“It’s been nine days,” Ruth Fraser whispered to her pastor, the Rev. John Cox of Jericho Road Church in Parksville and Port Alberni, British Columbia. “I still dream but they are good dreams, and even my arthritis is better!”
The elderly parishioner had suffered terrible nightmares since childhood, but one Wednesday evening in the sleepy hollow of Qualicum Beach, an encounter with healing prayer changed her nightly trajectory. Here, Ruth shares her story.
“Seven of us met on Wednesday evening at a friend’s home. During our time discussing a passage from the Bible and its relevance today, I made mention of terrorizing nightmares whenever I sleep. These began at three years of age, so you can guess how very many years they have persisted.
“Toward the end of the evening my friends suggested that we pray about the dilemma. I readily agreed. They gently placed hands on me and I felt as if I was in a safe and trusting environment. The leader declared that I would be set free and that the little child inside me would be secure in God’s love and care.

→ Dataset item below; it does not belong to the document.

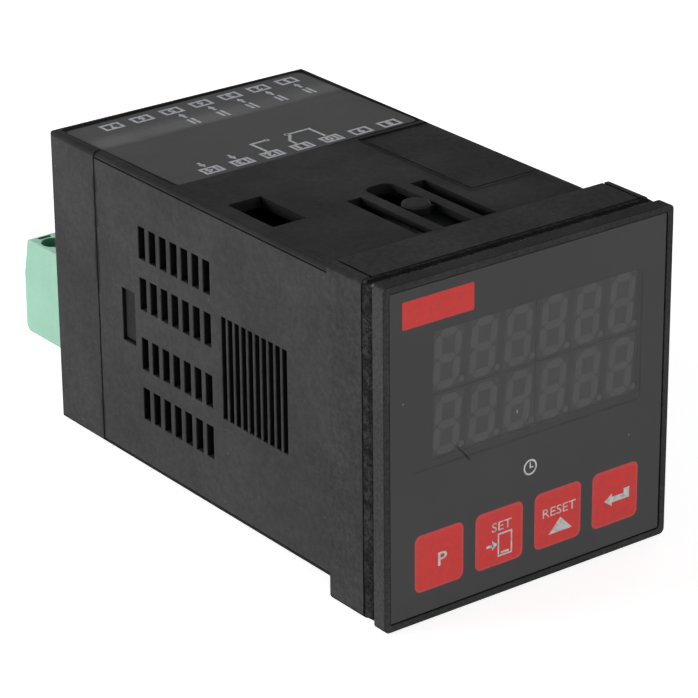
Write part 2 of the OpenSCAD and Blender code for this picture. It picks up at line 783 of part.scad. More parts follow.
// Board that carries the terminal headers, with a hole for each header pin
module terminal_board() {
    color("#12331f") difference() {
        prism_y(terminal_board_y, header_base_y) square(terminal_board_w, center = true);
        for (x = pin_x, z = header_z) translate([x, 0, z])
            prism_y(terminal_board_y - 1, header_base_y + 1) square(pin_w + 0.1, center = true);
    }
}

// Potted mains transformer
module transformer() {
    color("#20242c") translate([part_x - transformer_w / 2, transformer_y0 + transformer_len / 2, 0])
        prism_z(-board_z, -board_z + transformer_h) rounded_rect(transformer_w, transformer_len, 1.2);
}

// Sealed relay that switches the output
module output_relay() {
    color("#2a55a0") translate([relay_x0 + relay_w / 2, relay_y0 + relay_len / 2, 0])
        prism_z(-board_z, -board_z + relay_h) rounded_rect(relay_w, relay_len, 0.8);
}

module filter_capacitor() {
    color("#1c2a4a")
        translate([-part_x + capacitor_d / 2, transformer_y0 + transformer_len * 2 / 3, -board_z])
        can(capacitor_d, capacitor_h);
}

module bridge_rectifier() {
    color("#26262a") translate([-part_x + capacitor_d / 2, transformer_y0 + transformer_len / 4, -board_z])
        chip(rectifier_w, rectifier_len, rectifier_h, 2);
}

// Regulator standing on its legs, with its metal tab behind it
module voltage_regulator() {
    w = 10;
    foot = 3;
    body_h = 9;
    body_t = 3.2;
    tab_h = 15;
    tab_t = 1.3;
    leg_w = 0.8;
    leg_t = 0.6;
    color("#26262a") translate([side_x + w / 2, relay_y0 + 4, -board_z]) {
        box([-w / 2, -body_t / 2, foot], [w / 2, body_t / 2, foot + body_h]);
        box([-w / 2, body_t / 2 - eps, foot], [w / 2, body_t / 2 + tab_t, foot + tab_h]);
        for (x = [-strip_pitch, 0, strip_pitch])
            box([x - leg_w / 2, -leg_t / 2, 0], [x + leg_w / 2, leg_t / 2, foot + eps]);
    }
}

// Disc that takes up surges from the mains
module varistor() {
    d = 9;
    t = 3.6;
    foot = 1.5;
    leg_w = 0.7;
    leg_x = 2.5;
    color("#2f63b5") translate([side_x + d / 2 + 0.5, relay_y0 + 11, -board_z]) {
        prism_y(-t / 2, t / 2) translate([0, d / 2 + foot]) circle(d = d);
        for (x = [-leg_x, leg_x])
            box([x - leg_w / 2, -leg_w / 2, 0], [x + leg_w / 2, leg_w / 2, foot + d / 8]);
    }
}

// What hangs from the control board is drawn standing and turned over
module under_control_board(x, y) {
    translate([x, y, board_z]) rotate([0, 180, 0]) children();
}

module microcontroller() {
    color("#26262a") under_control_board(0, controller_y)
        chip(controller_w, controller_w, controller_h, 11, all_sides = true);
}
module memory_chip() {
    color("#26262a") under_control_board(memory_x, memory_y) chip(memory_w, memory_len, memory_h, 4);
}
module crystal() {
    color("#b9bcc0") under_control_board(crystal_x, controller_y)
        prism_z(0, crystal_h) rounded_rect(crystal_w, crystal_len, crystal_w / 2 - 0.1);
}
module optocoupler(x) {
    color("#26262a") under_control_board(x, coupler_y) chip(coupler_w, coupler_len, coupler_h, 2);
}
module start_optocoupler() { optocoupler(-coupler_x); }
module reset_optocoupler() { optocoupler(coupler_x); }

// Pin strip at the front end of the power board, whose pins meet the display board
module front_strip() {
    pin_z = -board_z + strip_w / 2;
    color("#222224") {
        box([-strip_pins * strip_pitch / 2, strip_y0, -board_z],
            [strip_pins * strip_pitch / 2, strip_y0 + strip_w, -board_z + strip_w]);
        for (i = [0 : strip_pins - 1]) translate([(i - (strip_pins - 1) / 2) * strip_pitch, 0, pin_z])
            prism_y(display_back_y, board_y0 + 1) square(strip_pin_w, center = true);
    }
}
module front_power_strip() { front_strip(); }
module front_control_strip() { rotate([0, 180, 0]) front_strip(); }

// Pin strip at the rear end of the power board, whose pins meet the terminal board
module rear_strip() {
    pin_z = -board_z + strip_w / 2;
    color("#222224") {
        box([-strip_pins * strip_pitch / 2, strip_y1 - strip_w, -board_z],
            [strip_pins * strip_pitch / 2, strip_y1, -board_z + strip_w]);
        for (i = [0 : strip_pins - 1]) translate([(i - (strip_pins - 1) / 2) * strip_pitch, 0, pin_z])
            prism_y(board_y1 - 1, terminal_board_y) square(strip_pin_w, center = true);
    }
}
module rear_power_strip() { rear_strip(); }
module rear_control_strip() { rotate([0, 180, 0]) rear_strip(); }

// A header in place: a box open to the rear, with a hole for each pin in its floor
module terminal_header(z) {
    color("#3f9f72") translate([0, 0, z]) difference() {
        prism_y(header_base_y, header_mouth_y) square([header_w, header_h], center = true);
        prism_y(header_base_y + header_floor, header_mouth_y + 1)
            square([header_w - 2 * header_t, header_h - 2 * header_t], center = true);
        for (x = pin_x) translate([x, 0, 0]) prism_y(header_base_y - 1, header_mouth_y)
            square(pin_w + 0.1, center = true);
    }
}
module lower_header() { terminal_header(header_z[0]); }
module upper_header() { terminal_header(header_z[1]); }

// The pins of a header, soldered in the terminal board
module header_pins(z) {
    color("#c9c9c4") for (x = pin_x) translate([x, 0, z])
        prism_y(terminal_board_y - pin_tail, pin_y1) square(pin_w, center = true);
}
module lower_header_pins() { header_pins(header_z[0]); }
module upper_header_pins() { header_pins(header_z[1]); }

// Side outline of the plug, in y and z
module plug_outline() {
    lean_y = 1.3;
    lean_z = 5.5;
    foot = 0.7;
    polygon([[plug_y0, plug_top], [plug_y1 - lean_y, plug_top], [plug_y1 - 0.1, plug_top - lean_z],
             [plug_y1, plug_bottom + foot], [plug_y1 - foot, plug_bottom], [plug_y0, plug_bottom]]);
}

// The plug: body and nose, and for each pole a screw hole, a cage pocket, a wire entry and a contact slot
module terminal_plug() {
    nose_w = header_w - 2 * header_t - 2 * nose_fit;
    probe_w = 2.2;
    probe_back = 1.9;
    color("#7fc79f") difference() {
        union() {
            prism_x(-row_w / 2, row_w / 2) plug_outline();
            translate([0, 0, nose_z])
                prism_y(nose_y0, plug_y0 + eps) square([nose_w, nose_h], center = true);
        }
        for (x = pin_x) translate([x, 0, 0]) {
            translate([0, screw_y, 0]) {
                prism_z(cage_z1 - 1, plug_top + 1) circle(d = screw_hole_d);
                box([-cage_w / 2 - part_fit, -cage_len / 2 - part_fit, cage_z0 - part_fit],
                    [cage_w / 2 + part_fit, cage_len / 2 + part_fit, cage_z1 + part_fit]);
            }
            box([-entry_w / 2, screw_y, entry_z - entry_h / 2],
                [entry_w / 2, plug_y1 + 1, entry_z + entry_h / 2]);
            box([-contact_w / 2 - part_fit, nose_y0 - 1, nose_z - contact_w / 2 - part_fit],
                [contact_w / 2 + part_fit, screw_y, nose_z + contact_w / 2 + part_fit]);
            box([-probe_w / 2, plug_y1 - probe_back - 0.5, plug_top - 2],
                [probe_w / 2, plug_y1 - probe_back + 0.3, plug_top + 1]);
        }
    }
}

// The terminal screws, with a slot in each head, down to the wire entries
module terminal_screws() {
    head_h = 2.2;
    head_z = plug_top - 1.4;
    tip_z = entry_z + entry_h / 2 - 0.4;
    slot_w = 0.7;
    color("#d3d3cf") for (x = pin_x) translate([x, screw_y, 0]) difference() {
        union() {
            prism_z(head_z - head_h, head_z) circle(d = screw_head_d);
            prism_z(tip_z, head_z - head_h + eps) circle(d = screw_d);
        }
        box([-screw_head_d, -slot_w / 2, head_z - 1], [screw_head_d, slot_w / 2, head_z + 1]);
    }
}

// The clamp cages that a wire goes into, with the threaded hole of the screw
module clamp_cages() {
    color("#c9c9c4") for (x = pin_x) translate([x, screw_y, 0]) difference() {
        box([-cage_w / 2, -cage_len / 2, cage_z0], [cage_w / 2, cage_len / 2, cage_z1]);
        box([-cage_w / 2 + cage_t, -cage_len, cage_z0 + cage_t],
            [cage_w / 2 - cage_t, cage_len, cage_z1 - 2 * cage_t]);
        prism_z(cage_z1 - 2 * cage_t - 1, cage_z1 + 1) circle(d = screw_d + 0.1);
    }
}

// The plug's contacts: a sleeve round each header pin and a bar into the cage
module plug_contacts() {
    sleeve_y1 = pin_y1 + 1;
    bar_w = 1.8;
    color("#c9a94e") for (x = pin_x) translate([x, 0, nose_z]) {
        prism_y(nose_y0 + 0.3, sleeve_y1) difference() {
            square(contact_w, center = true);
            square(contact_bore, center = true);
        }
        box([-bar_w / 2, sleeve_y1 - 1, -contact_w / 2],
            [bar_w / 2, screw_y + cage_len / 2, -contact_bore / 2]);
    }
}

front_bezel();
front_film();
panel_gasket();
retaining_frame();
main_housing();
side_cover();
rear_cover();
rating_label();
display_board();
upper_display_left();
upper_display_right();
lower_display_left();
lower_display_right();
program_key_switch();
set_key_switch();
reset_key_switch();
enter_key_switch();
program_key_plunger();
set_key_plunger();
reset_key_plunger();
enter_key_plunger();
display_driver();
power_board();
control_board();
terminal_board();
transformer();
output_relay();
filter_capacitor();
bridge_rectifier();
voltage_regulator();
varistor();
microcontroller();
memory_chip();
crystal();
start_optocoupler();
reset_optocoupler();
front_power_strip();
front_control_strip();
rear_power_strip();
rear_control_strip();
lower_header();
upper_header();
lower_header_pins();
upper_header_pins();
terminal_plug();
terminal_screws();
clamp_cages();
plug_contacts();
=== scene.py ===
"""Finishes, printed film, label and foam of a panel timer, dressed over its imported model."""

import logging
import math
from collections.abc import Callable, Sequence
from dataclasses import dataclass, field
from enum import IntEnum

import bmesh
import bpy
from mathutils import Matrix, Vector, noise
from mathutils.geometry import delaunay_2d_cdt


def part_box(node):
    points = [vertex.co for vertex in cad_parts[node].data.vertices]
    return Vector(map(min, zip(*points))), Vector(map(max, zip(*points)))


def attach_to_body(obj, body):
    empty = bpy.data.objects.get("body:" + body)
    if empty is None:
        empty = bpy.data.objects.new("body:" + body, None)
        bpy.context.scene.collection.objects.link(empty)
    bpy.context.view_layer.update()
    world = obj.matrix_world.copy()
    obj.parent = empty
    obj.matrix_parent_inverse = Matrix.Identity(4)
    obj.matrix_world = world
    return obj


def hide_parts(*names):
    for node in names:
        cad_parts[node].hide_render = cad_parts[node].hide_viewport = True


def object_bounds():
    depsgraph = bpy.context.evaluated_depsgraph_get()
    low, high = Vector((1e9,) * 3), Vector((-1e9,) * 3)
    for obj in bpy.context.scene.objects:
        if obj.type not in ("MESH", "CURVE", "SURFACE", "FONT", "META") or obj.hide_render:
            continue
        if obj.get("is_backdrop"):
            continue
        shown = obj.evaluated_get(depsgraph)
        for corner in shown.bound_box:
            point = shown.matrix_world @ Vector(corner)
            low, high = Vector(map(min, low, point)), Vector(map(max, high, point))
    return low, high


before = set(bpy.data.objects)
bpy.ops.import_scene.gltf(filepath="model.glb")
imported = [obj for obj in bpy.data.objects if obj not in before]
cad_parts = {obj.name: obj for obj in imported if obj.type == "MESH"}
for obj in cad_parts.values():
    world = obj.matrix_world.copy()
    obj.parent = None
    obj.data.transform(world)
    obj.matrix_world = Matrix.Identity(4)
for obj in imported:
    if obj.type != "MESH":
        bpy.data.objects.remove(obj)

MM = 0.001
FLOAT = "NodeSocketFloat"
SOFT_ANGLE = math.radians(35)
WHITE = (1.0, 1.0, 1.0)
# Side that the lamps light from: edges that turn towards it get painted light and shade of their own.
LIT_SIDE = (-0.7, -0.7, 0.0)

Triple = tuple[float, float, float]
Colour = Triple
Flat = tuple[float, float]
Placer = Callable[[float, float], Vector]
Material = bpy.types.Material
Piece = bpy.types.Object
Socket = bpy.types.NodeSocket
Sockets = bpy.types.bpy_prop_collection
Effects = dict[str, bpy.types.NodeTree]
Palette = dict[str, Material]

log = logging.getLogger("timer")


@dataclass(frozen=True)
class RoundedRect:
    """A rectangle with round corners on a plane, with its centre x and y and its sizes in metres."""

    x: float
    y: float
    width: float
    height: float
    radius: float

    def outline(self, inset: float = 0.0, steps: int = 8) -> list[Flat]:
        """Points round the edge, anticlockwise.

        Args:
            inset: How far inside the edge the points run.
            steps: Straight pieces in each round corner.

        Returns:
            The points, the same number for every inset.
        """
        radius = max(self.radius - inset, 0.1 * self.radius)
        reach_x = self.width / 2 - inset - radius
        reach_y = self.height / 2 - inset - radius
        points = []
        for corner, (side_x, side_y) in enumerate(((1, 1), (-1, 1), (-1, -1), (1, -1))):
            for step in range(steps + 1):
                angle = math.radians(90 * (corner + step / steps))
                points.append((self.x + side_x * reach_x + radius * math.cos(angle),
                               self.y + side_y * reach_y + radius * math.sin(angle)))
        return points

    def holds(self, x: float, y: float) -> bool:
        """Whether a point of the plane lies inside the edge."""
        over_x = max(abs(x - self.x) - self.width / 2 + self.radius, 0)
        over_y = max(abs(y - self.y) - self.height / 2 + self.radius, 0)
        return math.hypot(over_x, over_y) <= self.radius


def rect_mm(*sizes: float) -> RoundedRect:
    """A rounded rectangle from its place, sizes and radius in millimetres."""
    return RoundedRect(*(size * MM for size in sizes))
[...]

“I recalled a disturbing incident when I was three years old relating to the anger of my addicted parents. The leader encouraged me to invite Jesus into my bedroom to be present for the terrified little girl. Jesus came into that bedroom and ministered gently and stayed beside my small bed. I experienced peace as I placed my head on the pillow.
“The prayer continued to another occasion when I was nine years old, this time relating to violent anger with my father that was extremely painful and traumatic. Again Jesus entered the room and came to my side to protect me and comfort me. I cried and was shaking as I sat in that chair; I hadn’t expected this at all. The leader encouraged me to forgive my parents for the hurt they caused me—as an act of the will—which I did. Blessing was prayed over that little girl, all trauma was commanded to leave, and peace with Jesus was released into her spirit.
“I drove home that Wednesday evening in the warmth and wonder of the experience. When I slept on Wednesday night I had another frightening dream. I wakened early in terror and as usual went to the window. I’d learned to live with this reality so I raised my arms and hands in adoration and praise. As I’d been encouraged the previous evening, I deliberately invited Jesus into the terror of that Thursday morning and gradually it subsided.
“On Friday morning I wakened after a pleasant dream! I was not afraid. I lay wide awake in my bed fully aware of being at peace. This was absolutely wondrous! Saturday was another morning of freedom. No terror—instead, outpouring gratitude, worship and thanksgiving. Every day since then…. freedom from nightmares for the first time in 70 years!”